From Dual-Write to Outbox: A Log of Idempotent Consumption and Field-Level Encryption
Lost events from dual-write pushed me to a transactional outbox, at-least-once delivery to idempotent consumption. Then I encrypted the GDPR fields at the row level with x-gdpr-sensitive. Notes from a real project.
When I resolved the invoice number collision in that same e-invoice integration, I described moving a synchronous flow onto RabbitMQ and into async. After that migration, a quieter bug I had missed was still there: some invoices were being written to the database but their event never made it onto the queue. The consumer never saw them, the user said “I issued it,” yet there was no trace of it on the other side. One or two a day, always at night, always during a deploy or a network blip.
Once I laid the picture out, the cause was obvious: the INSERT into the database and the publish to the queue were two separate systems, with no guarantee between them. The write would succeed, and right after it the publish would drop on a network hiccup. The local transaction had committed; the message had never left.

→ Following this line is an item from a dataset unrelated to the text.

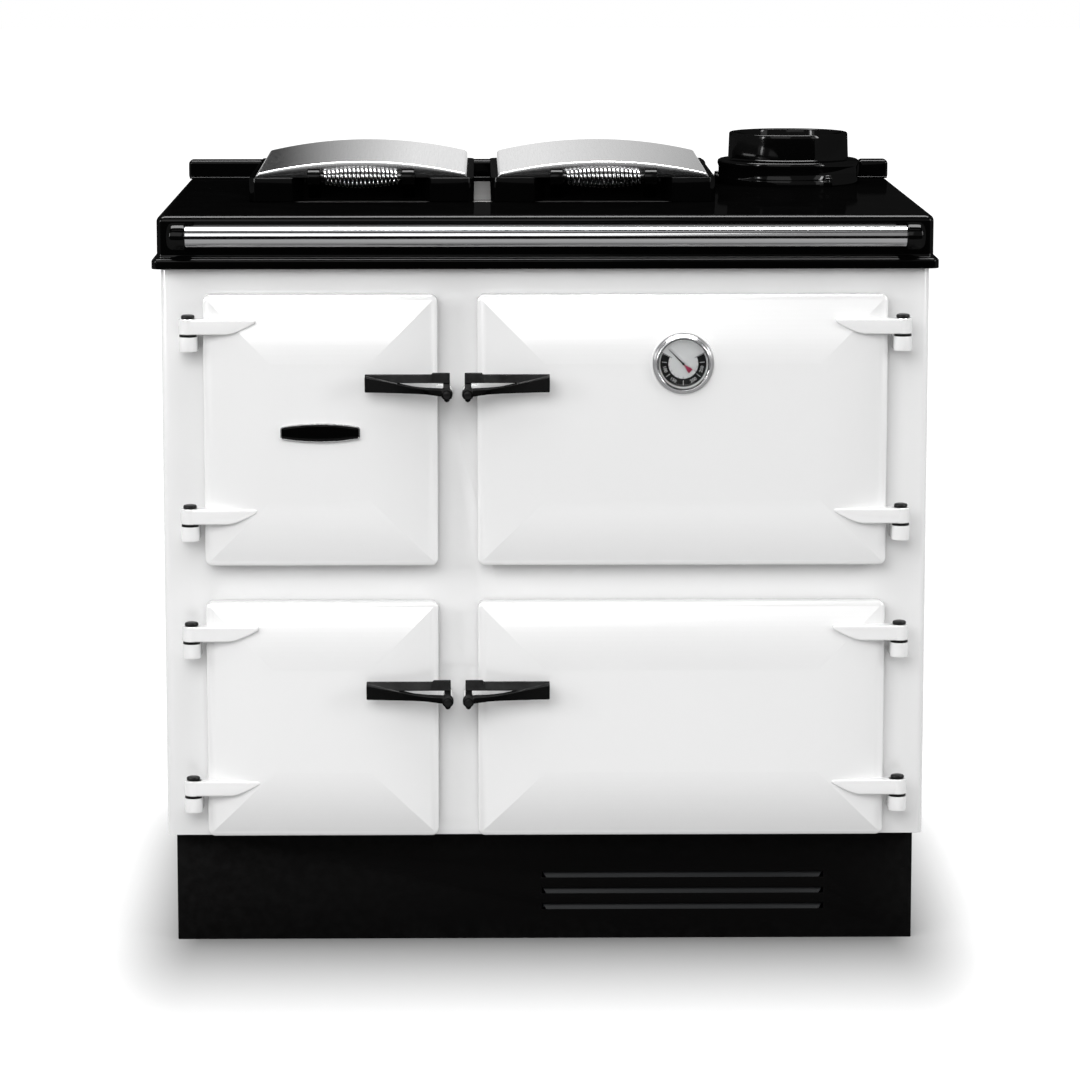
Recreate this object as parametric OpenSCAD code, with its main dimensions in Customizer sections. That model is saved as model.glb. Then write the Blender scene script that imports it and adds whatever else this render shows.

This is the dual-write problem: a single unit of work writing to two separate data stores in a non-atomic way.
This post is a log of how I solved that with a transactional outbox, how I then suppressed the at-least-once duplicates that the fix introduced via idempotent consumption, and finally how I encrypted the personal data flowing through the event at the field level. I wrote the deep architectural side separately (link below); here I want to tell the in what order did I actually make these decisions in a real project side.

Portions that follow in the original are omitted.